Finding out which people in any given community live below the poverty line is actually quite hard. Why do it? To target services like microfinance (let’s not get into the targetting v universal provision argument here); comparing poverty rates in different regions and countries, and tracking changes over time.
But both income and consumption poverty are hard to assess directly – poor people tend not to have wage slips or supermarket receipts handy to give to people with clipboards. In Viet Nam, Oxfam researchers tried a different approach, working with communities to identify different levels of poverty – who owned land, a buffalo, a tin roof, a motor bike etc, producing a real and nuanced picture of what poverty means in those villages. But that can be an expensive business – labour intensive household surveys, difficult problems gathering and interpreting reliable data etc etc.
But researchers at the microfinance.com website have come up with a much cheaper version, ‘poverty scorecards’ based on the World Bank’s regular and highly detailed ‘Living Standards Measurement Study’ (LSMS) surveys. The scorecards boil down a vast amount of data from the LSMS to identify easily detectable signs of poverty – the tin roof or buffalo test for each country.
Here’s an example from Bangladesh. Fill it in, and if a person gets 24 points, there’s an 80% chance probability that they are living on less than $1 a day. The website already crunches the numbers for a number of countries, in alphabetical order: Bangladesh, Bolivia, Ecuador, Ethopia, Haiti, India, Indonesia, Kenya, Malawi, Mali, Mexico, Morocco, Nepal, Nigeria, Pakistan, Palestine, Peru, Philippines, South Africa, Vietnam, Yemen. They plan to add more countries to the list.

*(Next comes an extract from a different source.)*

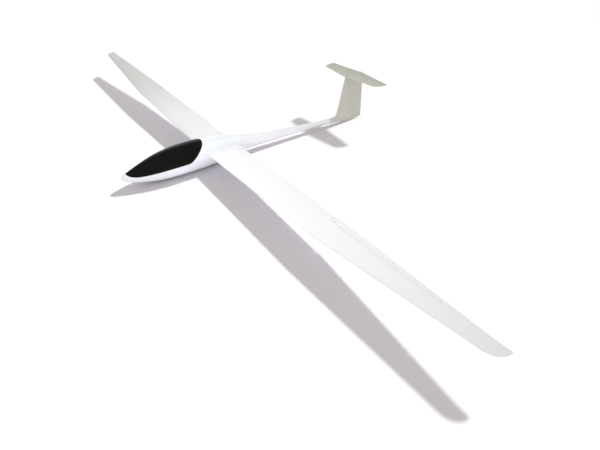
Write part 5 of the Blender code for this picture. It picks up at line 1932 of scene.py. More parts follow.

One complaint, though – the actual scorecards are buried in the appendices for each paper, after you’ve waded through a bunch of maths. Any chance of putting them up separately, guys?
In any given place, such a scorecard could be improved by adapting it to local circumstances (rural poverty is different from urban, nomadic pastoralists from settled small farmers etc), but it looks like an excellent initial short cut – our monitoring and evaluation people are certainly intrigued. Has anyone other than microfinance people used them? Got any comments, eg about whether individual country examples work for your countries?